If you want to view some revealing charts about the newspaper industry, then reference the Newspapers Fact Sheet published by the Pew Research Center. Below are two samples illustrating the decline in advertising revenues and circulation of daily newspapers.

The Atlantic also has some fantastic charts and many references in an article from November 2016 titled “The Print Apocalypse and How to Survive It.” We particularly like the chart by Mary Meeker, the former Wall Street equity analyst (Internet companies) and venture capitalist (at Kleiner Perkins).

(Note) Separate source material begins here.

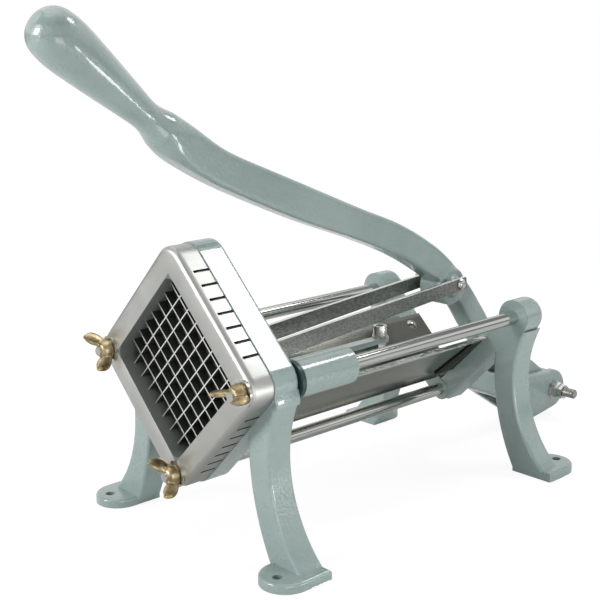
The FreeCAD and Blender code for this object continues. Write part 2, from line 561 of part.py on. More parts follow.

By the way, Coventry League also referenced some of Mary’s charts about the U.S. economy way back in March 2011 in a bog titled “Remember The Off-Balance Sheet Shenanigans Of Enron?” that is still highly relevant today.

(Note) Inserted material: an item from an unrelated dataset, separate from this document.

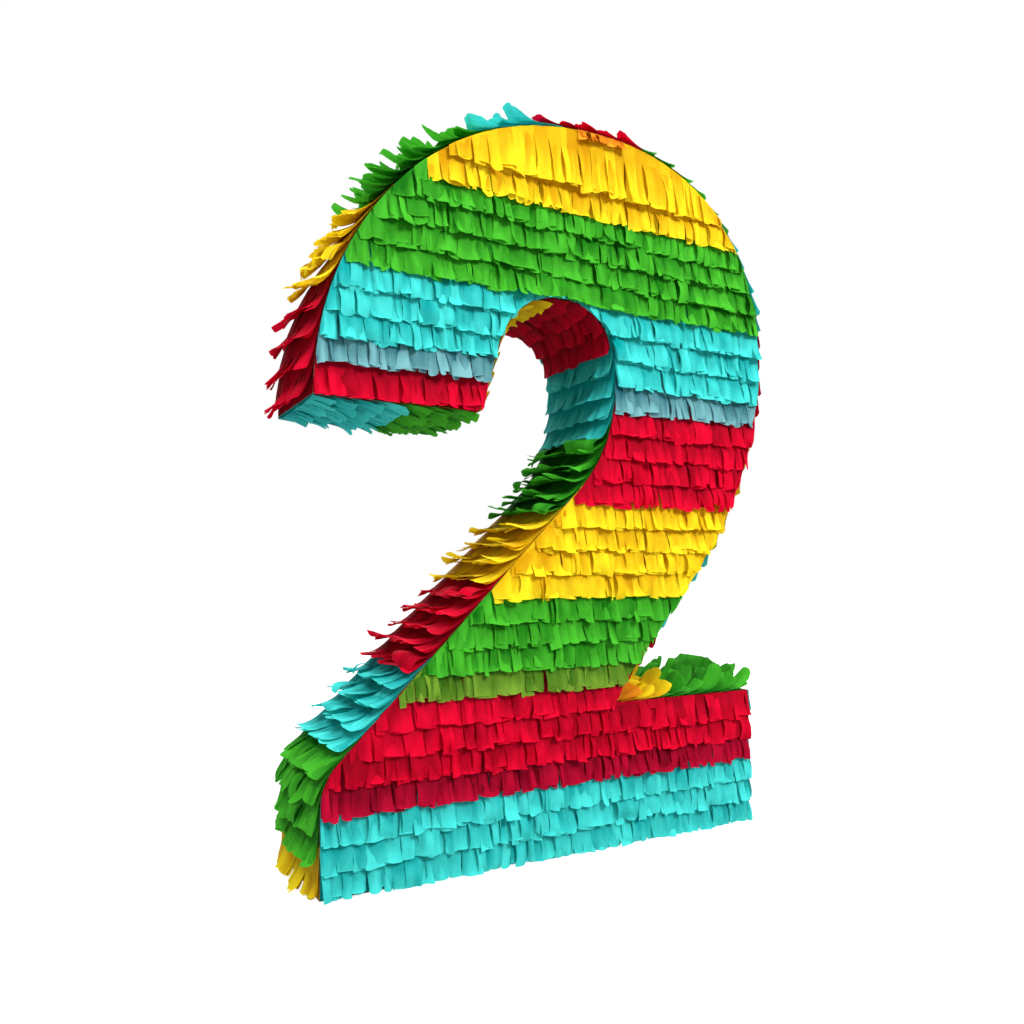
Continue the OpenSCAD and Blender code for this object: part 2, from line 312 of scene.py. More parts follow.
# Beside the front and the back the rim's tabs lie flatter: over what depth, and how much they still rise
FRONT_EASE = (0.020, 0.55)
ROUGH_FRONT_EASE = (0.014, 0.70)
BACK_EASE = (0.014, 0.65)
# How far the rim's strips and the backing under them pass the faces
RIM_OVERLAP = 0.0016
BACKING_OVERLAP = RIM_OVERLAP / 4
# How much further along its run a row lies at the back than at the front: the most, and the distance
# from the run's start over which this swells and fades
SHEAR = {OUTER: (0.020, 0.36), BASE_TOP: (-0.018, 0.10)}
# The gap in the tissue at a string hole; how far from it, in radii, tissue is parted; and how near its
# middle, in radii, a face may still lie
STRING_GAP_R = 0.0042
PARTED = 2
BARRED = 0.8


class Piece:
    """The tissue of one colour band, gathered as one mesh."""

    def __init__(self):
        self.points, self.faces, self.slots = [], [], []
        self.tone_and_light, self.free, self.strip = [], [], []

    def add(self, point, tone_and_light, free, strip):
        """Adds a point: its tone with the painted light and shade, how far down a free tab it is, and its
        place on the strip.
        """
        self.points.append(point)
        self.tone_and_light.append(tone_and_light)
        self.free.append(free)
        self.strip.append(strip)
        return len(self.points) - 1

    def weave(self, columns, slot):
        """Faces between neighbouring columns of points. A missing column leaves a gap."""
        for a, b in zip(columns, columns[1:]):
            if a is None or b is None:
                continue
            for k in range(len(a) - 1):
                self.faces.append((a[k], a[k + 1], b[k + 1], b[k]))
                self.slots.append(slot)

    def make(self, name, materials):
        """The Blender object, with its attributes for the material."""
        mesh = bpy.data.meshes.new(name)
        mesh.from_pydata(self.points, [], self.faces)
        for attribute, values in (("tone_and_light", self.tone_and_light), ("free", self.free)):
            mesh.attributes.new(attribute, "FLOAT", "POINT").data.foreach_set("value", values)
        uv = mesh.uv_layers.new(name="strip")
        for loop in mesh.loops:
            uv.data[loop.index].uv = self.strip[loop.vertex_index]
        for material in materials:
            mesh.materials.append(material)
        for polygon, index in zip(mesh.polygons, self.slots):
            polygon.material_index = index
            polygon.use_smooth = True
        piece = bpy.data.objects.new(name, mesh)
        bpy.context.scene.collection.objects.link(piece)
        return piece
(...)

Mary Meeker | Kleiner Perkins | Ad Reveneues | Newspapers | Coventry League Blogentary
Source: Mary Meeker | Kleiner Perkins

Business Model From the ‘30s – the 1830s

So, to address the headline question about your wanting a free subscription to your favorite newspaper, let’s revisit The Atlantic article mentioned previously:

Where do newspapers go from here? Back to readers, perhaps….

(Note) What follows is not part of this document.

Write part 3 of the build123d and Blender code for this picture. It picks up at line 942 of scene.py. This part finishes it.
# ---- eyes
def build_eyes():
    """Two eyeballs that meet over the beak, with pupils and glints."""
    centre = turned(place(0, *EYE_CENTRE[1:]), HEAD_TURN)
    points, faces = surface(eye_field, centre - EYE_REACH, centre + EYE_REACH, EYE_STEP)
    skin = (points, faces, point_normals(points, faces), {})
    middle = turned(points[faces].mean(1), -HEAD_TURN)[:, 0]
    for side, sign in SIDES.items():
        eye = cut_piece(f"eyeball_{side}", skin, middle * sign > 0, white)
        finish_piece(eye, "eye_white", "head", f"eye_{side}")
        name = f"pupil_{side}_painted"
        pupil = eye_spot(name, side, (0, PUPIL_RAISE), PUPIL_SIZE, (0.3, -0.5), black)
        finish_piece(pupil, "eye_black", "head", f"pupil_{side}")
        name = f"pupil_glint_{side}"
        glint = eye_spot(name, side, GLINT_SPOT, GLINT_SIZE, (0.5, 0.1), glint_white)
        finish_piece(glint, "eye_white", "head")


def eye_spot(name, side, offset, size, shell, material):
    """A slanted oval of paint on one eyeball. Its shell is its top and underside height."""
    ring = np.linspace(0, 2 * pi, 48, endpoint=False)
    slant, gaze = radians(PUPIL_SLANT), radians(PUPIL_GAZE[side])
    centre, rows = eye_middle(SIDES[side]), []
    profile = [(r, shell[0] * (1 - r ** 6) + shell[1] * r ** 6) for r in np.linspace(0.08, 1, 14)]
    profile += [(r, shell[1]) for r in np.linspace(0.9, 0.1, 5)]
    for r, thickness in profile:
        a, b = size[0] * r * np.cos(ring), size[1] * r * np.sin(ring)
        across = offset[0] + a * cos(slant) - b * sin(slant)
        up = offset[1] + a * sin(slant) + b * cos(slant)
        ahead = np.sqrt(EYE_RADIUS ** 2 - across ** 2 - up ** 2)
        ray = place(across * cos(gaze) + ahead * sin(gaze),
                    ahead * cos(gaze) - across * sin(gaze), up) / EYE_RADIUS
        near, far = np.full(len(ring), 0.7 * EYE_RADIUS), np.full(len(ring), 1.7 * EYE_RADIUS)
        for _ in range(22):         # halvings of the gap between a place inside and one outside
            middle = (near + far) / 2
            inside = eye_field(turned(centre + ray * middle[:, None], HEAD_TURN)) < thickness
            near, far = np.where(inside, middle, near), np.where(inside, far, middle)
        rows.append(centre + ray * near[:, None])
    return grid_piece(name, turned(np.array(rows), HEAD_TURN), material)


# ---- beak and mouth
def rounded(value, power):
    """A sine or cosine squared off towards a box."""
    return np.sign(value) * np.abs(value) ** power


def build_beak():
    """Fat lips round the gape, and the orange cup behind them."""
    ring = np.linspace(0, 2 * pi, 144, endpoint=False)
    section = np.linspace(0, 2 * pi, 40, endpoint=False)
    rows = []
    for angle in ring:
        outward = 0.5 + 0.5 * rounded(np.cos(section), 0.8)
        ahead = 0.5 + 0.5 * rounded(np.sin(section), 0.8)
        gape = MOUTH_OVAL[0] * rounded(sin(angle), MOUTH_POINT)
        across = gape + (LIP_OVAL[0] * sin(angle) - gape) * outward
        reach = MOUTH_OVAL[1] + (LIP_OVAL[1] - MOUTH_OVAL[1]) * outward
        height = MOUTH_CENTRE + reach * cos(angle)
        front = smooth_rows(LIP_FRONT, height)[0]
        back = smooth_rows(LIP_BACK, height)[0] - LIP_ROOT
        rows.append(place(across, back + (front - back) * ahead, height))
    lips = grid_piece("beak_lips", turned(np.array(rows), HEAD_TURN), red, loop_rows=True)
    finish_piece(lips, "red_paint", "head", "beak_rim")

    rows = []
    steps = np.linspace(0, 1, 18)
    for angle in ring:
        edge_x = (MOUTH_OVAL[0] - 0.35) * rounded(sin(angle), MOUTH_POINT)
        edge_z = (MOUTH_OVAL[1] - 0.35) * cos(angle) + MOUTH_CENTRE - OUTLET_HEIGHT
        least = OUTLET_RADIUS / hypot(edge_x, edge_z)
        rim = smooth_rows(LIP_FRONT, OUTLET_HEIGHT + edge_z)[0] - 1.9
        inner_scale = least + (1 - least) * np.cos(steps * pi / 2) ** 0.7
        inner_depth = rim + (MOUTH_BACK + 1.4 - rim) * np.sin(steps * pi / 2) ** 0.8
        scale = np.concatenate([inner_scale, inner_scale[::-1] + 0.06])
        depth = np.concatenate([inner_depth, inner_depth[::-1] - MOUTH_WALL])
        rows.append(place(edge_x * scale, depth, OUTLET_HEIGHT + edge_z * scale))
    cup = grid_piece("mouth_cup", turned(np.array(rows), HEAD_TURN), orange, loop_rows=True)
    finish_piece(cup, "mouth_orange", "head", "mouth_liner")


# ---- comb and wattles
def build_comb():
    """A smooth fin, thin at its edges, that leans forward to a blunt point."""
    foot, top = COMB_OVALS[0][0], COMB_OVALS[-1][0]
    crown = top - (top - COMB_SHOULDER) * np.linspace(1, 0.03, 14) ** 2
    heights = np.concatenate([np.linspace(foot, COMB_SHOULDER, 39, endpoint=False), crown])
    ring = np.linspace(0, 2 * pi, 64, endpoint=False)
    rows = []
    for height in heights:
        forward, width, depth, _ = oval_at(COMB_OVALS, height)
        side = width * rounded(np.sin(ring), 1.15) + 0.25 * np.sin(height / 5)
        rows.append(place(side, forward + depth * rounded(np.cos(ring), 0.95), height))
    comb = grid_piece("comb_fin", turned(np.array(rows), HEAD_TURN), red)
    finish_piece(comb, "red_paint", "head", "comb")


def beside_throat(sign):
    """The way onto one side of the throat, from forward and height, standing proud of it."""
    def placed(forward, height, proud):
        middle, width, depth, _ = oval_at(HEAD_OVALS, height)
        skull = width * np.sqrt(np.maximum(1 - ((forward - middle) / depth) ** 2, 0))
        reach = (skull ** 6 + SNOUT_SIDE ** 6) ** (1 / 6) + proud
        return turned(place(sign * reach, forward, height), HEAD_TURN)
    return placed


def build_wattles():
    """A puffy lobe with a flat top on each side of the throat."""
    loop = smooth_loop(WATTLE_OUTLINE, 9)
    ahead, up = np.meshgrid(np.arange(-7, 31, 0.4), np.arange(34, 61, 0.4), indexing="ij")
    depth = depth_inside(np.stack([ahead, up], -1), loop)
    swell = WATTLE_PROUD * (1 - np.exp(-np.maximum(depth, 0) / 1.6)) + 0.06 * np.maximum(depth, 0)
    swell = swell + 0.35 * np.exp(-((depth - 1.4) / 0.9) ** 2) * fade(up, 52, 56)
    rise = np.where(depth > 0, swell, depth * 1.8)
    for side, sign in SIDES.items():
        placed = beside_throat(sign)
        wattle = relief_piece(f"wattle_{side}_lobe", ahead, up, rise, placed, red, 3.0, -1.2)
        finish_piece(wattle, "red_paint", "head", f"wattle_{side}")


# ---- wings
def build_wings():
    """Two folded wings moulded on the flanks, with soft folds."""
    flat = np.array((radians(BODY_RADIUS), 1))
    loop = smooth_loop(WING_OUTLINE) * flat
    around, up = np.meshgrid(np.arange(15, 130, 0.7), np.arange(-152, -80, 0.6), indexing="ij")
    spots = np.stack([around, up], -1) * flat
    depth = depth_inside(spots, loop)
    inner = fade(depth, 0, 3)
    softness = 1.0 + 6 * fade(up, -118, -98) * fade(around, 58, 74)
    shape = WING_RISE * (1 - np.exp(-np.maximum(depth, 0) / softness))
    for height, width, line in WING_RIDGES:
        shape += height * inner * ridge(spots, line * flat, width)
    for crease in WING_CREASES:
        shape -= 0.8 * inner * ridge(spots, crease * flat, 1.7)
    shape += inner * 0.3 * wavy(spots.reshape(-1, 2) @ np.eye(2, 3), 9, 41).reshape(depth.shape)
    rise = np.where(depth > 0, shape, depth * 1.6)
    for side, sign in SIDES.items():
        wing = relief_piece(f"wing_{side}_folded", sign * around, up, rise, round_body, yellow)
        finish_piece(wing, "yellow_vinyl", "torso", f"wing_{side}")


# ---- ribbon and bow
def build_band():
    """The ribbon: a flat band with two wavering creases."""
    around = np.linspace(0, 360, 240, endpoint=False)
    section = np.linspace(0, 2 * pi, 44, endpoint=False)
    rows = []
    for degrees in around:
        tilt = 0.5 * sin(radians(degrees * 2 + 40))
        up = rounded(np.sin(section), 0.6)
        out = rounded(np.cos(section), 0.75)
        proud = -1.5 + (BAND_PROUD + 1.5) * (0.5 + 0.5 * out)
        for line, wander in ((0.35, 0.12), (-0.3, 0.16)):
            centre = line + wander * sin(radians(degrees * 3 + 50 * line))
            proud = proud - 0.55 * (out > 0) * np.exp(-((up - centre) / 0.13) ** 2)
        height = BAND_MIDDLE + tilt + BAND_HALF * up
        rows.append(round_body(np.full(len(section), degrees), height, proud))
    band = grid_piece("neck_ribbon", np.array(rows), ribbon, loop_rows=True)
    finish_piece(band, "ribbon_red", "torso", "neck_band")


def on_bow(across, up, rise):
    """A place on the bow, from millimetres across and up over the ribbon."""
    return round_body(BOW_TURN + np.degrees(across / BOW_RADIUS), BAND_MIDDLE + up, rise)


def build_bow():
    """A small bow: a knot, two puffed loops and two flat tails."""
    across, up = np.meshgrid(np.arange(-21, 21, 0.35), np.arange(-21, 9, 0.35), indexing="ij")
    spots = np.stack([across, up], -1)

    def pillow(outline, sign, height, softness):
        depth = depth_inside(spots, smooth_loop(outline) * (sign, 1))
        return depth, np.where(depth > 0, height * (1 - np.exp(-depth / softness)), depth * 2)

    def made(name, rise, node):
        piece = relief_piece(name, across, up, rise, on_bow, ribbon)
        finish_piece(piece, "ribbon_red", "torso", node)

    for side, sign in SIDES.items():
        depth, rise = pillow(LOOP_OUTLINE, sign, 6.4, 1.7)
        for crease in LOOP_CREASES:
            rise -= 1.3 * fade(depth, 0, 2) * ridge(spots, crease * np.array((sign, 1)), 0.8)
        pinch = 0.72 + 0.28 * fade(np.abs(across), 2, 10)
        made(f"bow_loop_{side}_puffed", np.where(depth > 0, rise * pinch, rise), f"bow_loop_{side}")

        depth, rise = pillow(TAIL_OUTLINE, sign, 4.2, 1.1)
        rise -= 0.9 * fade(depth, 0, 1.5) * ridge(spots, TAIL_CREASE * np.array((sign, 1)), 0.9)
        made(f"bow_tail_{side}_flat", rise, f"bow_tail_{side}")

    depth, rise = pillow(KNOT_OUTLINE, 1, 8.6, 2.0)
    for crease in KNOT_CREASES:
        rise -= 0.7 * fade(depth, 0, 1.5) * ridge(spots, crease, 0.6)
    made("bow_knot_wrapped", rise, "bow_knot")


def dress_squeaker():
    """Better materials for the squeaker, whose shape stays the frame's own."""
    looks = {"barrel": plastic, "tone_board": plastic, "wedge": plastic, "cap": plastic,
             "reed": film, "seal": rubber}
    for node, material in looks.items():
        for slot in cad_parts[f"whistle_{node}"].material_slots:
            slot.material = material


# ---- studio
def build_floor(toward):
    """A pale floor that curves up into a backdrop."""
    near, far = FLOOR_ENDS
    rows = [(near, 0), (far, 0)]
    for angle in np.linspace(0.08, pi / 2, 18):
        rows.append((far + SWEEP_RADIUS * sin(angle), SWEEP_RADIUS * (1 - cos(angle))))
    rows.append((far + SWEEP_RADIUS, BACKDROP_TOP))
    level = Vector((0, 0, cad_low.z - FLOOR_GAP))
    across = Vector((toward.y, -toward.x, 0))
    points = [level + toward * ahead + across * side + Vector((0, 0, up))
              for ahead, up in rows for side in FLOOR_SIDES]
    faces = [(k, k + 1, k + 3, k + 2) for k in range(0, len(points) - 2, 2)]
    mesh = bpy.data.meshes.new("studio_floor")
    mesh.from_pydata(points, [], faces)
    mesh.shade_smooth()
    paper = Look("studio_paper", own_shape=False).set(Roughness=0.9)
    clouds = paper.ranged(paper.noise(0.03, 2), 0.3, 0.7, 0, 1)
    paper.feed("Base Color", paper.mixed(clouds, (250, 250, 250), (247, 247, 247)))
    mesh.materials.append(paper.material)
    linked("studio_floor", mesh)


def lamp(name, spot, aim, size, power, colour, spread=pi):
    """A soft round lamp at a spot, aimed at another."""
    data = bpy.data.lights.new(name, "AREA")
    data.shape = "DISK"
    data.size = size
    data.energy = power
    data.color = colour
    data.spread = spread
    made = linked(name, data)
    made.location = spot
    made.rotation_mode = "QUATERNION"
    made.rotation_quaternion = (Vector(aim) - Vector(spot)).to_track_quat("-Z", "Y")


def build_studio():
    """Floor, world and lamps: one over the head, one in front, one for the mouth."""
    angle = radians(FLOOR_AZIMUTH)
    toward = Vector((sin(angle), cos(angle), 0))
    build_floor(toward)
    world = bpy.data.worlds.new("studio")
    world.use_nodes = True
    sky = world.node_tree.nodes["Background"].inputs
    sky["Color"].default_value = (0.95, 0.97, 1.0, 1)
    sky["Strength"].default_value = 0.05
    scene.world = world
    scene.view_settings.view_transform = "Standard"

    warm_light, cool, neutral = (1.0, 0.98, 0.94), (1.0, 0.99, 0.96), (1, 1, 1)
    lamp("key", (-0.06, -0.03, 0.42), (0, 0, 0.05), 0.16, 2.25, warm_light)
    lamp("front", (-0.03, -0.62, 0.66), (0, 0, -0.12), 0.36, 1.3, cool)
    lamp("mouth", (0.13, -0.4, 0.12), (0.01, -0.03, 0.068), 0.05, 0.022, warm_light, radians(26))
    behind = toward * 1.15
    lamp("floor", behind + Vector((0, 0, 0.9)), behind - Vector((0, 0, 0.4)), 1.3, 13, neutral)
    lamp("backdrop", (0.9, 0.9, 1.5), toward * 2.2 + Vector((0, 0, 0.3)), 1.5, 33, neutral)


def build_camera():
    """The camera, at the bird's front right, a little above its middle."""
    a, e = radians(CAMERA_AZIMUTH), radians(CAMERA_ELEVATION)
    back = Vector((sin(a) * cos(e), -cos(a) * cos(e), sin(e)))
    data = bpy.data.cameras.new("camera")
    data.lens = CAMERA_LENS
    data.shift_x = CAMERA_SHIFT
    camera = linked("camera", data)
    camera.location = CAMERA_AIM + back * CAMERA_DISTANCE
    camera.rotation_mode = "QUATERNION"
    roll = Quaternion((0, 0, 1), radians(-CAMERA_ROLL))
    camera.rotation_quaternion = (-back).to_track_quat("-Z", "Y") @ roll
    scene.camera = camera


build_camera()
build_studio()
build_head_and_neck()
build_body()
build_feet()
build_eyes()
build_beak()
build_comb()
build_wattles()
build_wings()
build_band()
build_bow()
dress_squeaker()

This future of the newspaper business would serve as a corrective, returning the industry to its distant past. In Tim Wu’s The Attention Merchants, he tells the story of the dawn of newspaper advertising. In the 1830s, the largest newspaper in New York City had a circulation of only 2,600, at a price of 6 cents, making it a luxury product for its time. Benjamin Day, a 23-year-old print shop owner, had the ingenious idea to sell a paper for a penny. That cent wouldn’t cover the cost of journalism and printing, but that was alright, because Day’s decided he would use the low price to attract an audience of readers that could be converted into a salable audience for advertisers. The customers were the product. His paper, the New York Sun, first appeared on September 3, 1833. Within two years, it had nearly 20,000 readers, the most of any paper in the city. Day “decisively demonstrated that a business could be founded on the resale of human attention,” Wu wrote.

So, it’s possible that some newspapers could offer their newspapers for free or close to free as Benjamin Day did back in the 1830s so as to increase readership…and by extension, ad revenues.

Another variant is to focus on investigative journalism, both locally and nationally. The latter could simply be publishing edgy, accurate, and revealing journalism from other sources. There are a lot of examples of independent investigative journalists that are being banned or excluded from mainstream media (social, print, and such). However, there’s a clear demand for this type of truth-seeking, unbiased content. One example is Project Veritas, which has published several revealing stories about corruption and collusion concerning some Big Tech, Big Media, and Big Government employees and officials. The below video is its most recent release titled “INSIDER BLOWS WHISTLE & EXEC REVEALS GOOGLE PLAN TO PREVENT ‘TRUMP SITUATION’ ” that is available on BitChute, a video platform that embraces free speech and uses peer-to-peer WebTorrent technology.

It certainly doesn’t help one’s cause to spew propaganda and biased opinions as it is certain to alienate a nontrivial (in this case, a majority) percent of the population.